Publié le par Ansible
Publié dans : #Livres



Sorti il y a 10 ans, l'occasion est belle de remettre en lumière ce monument...

Conseillé par d’autres fans d'univers de science-fiction ambitieux, La Horde du contrevent (Editions La Volte et Folio SF) est une vraie claque.


Imaginez une Terre poncée, avec en son centre une bande de cinq mille kilomètres de large et sur ses franges un miroir de glace à peine rayable, inhabité. Imaginez qu’un vent féroce en rince la surface. Que dans les villages qui s’y sont accrochés, avec leurs maisons en goutte d’eau, les chars à voile qui la strient, les airpailleurs debout en plein flot, tous résistent. Imaginez qu’en Extrême-Aval ait été formé un bloc d’élite d’une vingtaine d’enfants aptes à remonter au cran, rafale en gueule, leur vie durant, le vent jusqu’à sa source, à ce jour jamais atteinte : l’Extrême-Amont.


Mon nom est Sov Strochnis, scribe. Mon nom est Caracole le troubadour et Oroshi Melicerte, aéromaître. Je m’appelle aussi Golgoth, traceur de la Horde, Arval l’éclaireur et parfois même Larco lorsque je braconne l’azur à la cage volante. Ensemble, nous formons la Horde du Contrevent. Il en a existé trente-trois en huit siècles, toutes infructueuses. Je vous parle au nom de la trente-quatrième : sans doute l’ultime.

Ca n'a pas l'air de grand-chose, mais à partir de ce décor et de ces quelques personnages, Alain Damasio va nous proposer un roman à la fois surprenant et inoubliable. Sa Horde est donc composée au départ de 23 membres, tous différents, avec leurs aptitudes, leurs caractères propres. La première bonne idée est d'en faire, à tour de rôle et suivant les besoins, le narrateur de l'histoire. Mais plutôt que de nous les présenter de façon scolaire, il nous les décline au cours d'une sorte de spectacle vivant donné par la Horde et orchestrée par Caracole, le conteur-troubadour, lorsque nos Hordiers croisent la route d'un gigantesque bâtiment remontant le vent à la force des moteurs.
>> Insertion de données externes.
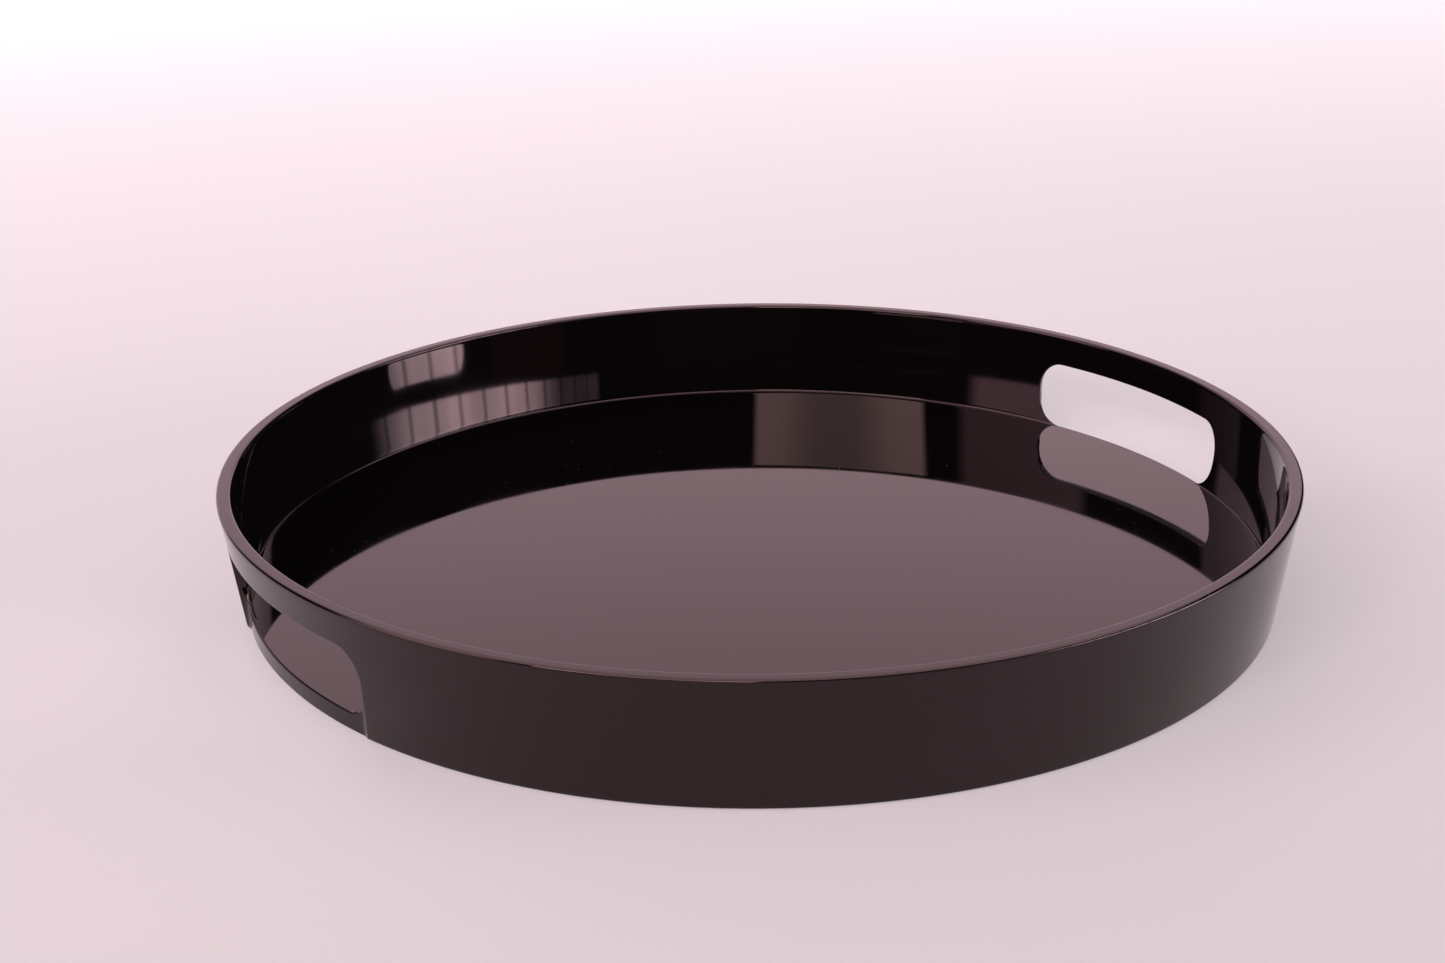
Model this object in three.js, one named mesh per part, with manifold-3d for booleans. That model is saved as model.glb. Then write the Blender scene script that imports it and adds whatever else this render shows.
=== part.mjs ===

Caracole, un personnage vraiment exceptionnel, qui met en exergue la verve rhétorique de Damasio au travers de plusieurs scènes d'anthologie, dont une joute oratoire d'un niveau exceptionnel. Caracole, dont l’identité réelle est une énigme, lui qui semble entretenir une relation intime avec son environnement.

 

Mais il y a bien sûr d'autres personnages incroyables dans cette Horde, en premier lieu Golgoth, le Traceur, celui qui décide de la voie à suivre pour son groupe, celui qui resserre les rangs, parfois à coups de dents, sans vergogne et avec une volonté inébranlable. J'aime beaucoup Sov, le Scribe qui retranscrit toute l'équipée sur le carnet de contre, une tradition qui a permis à chaque Horde de profiter des leçons de ses devancières. Damasio a composé un groupe d'une diversité qui n'égale que sa complémentarité, avec par exemple une guérisseuse, une feuleuse, capable de faire jaillir une flamme même sous la pluie battante, un combattant-protecteur... Je ne ferai pas le catalogue de tous les personnages, mais chacun a un rôle bien particulier dans l'histoire.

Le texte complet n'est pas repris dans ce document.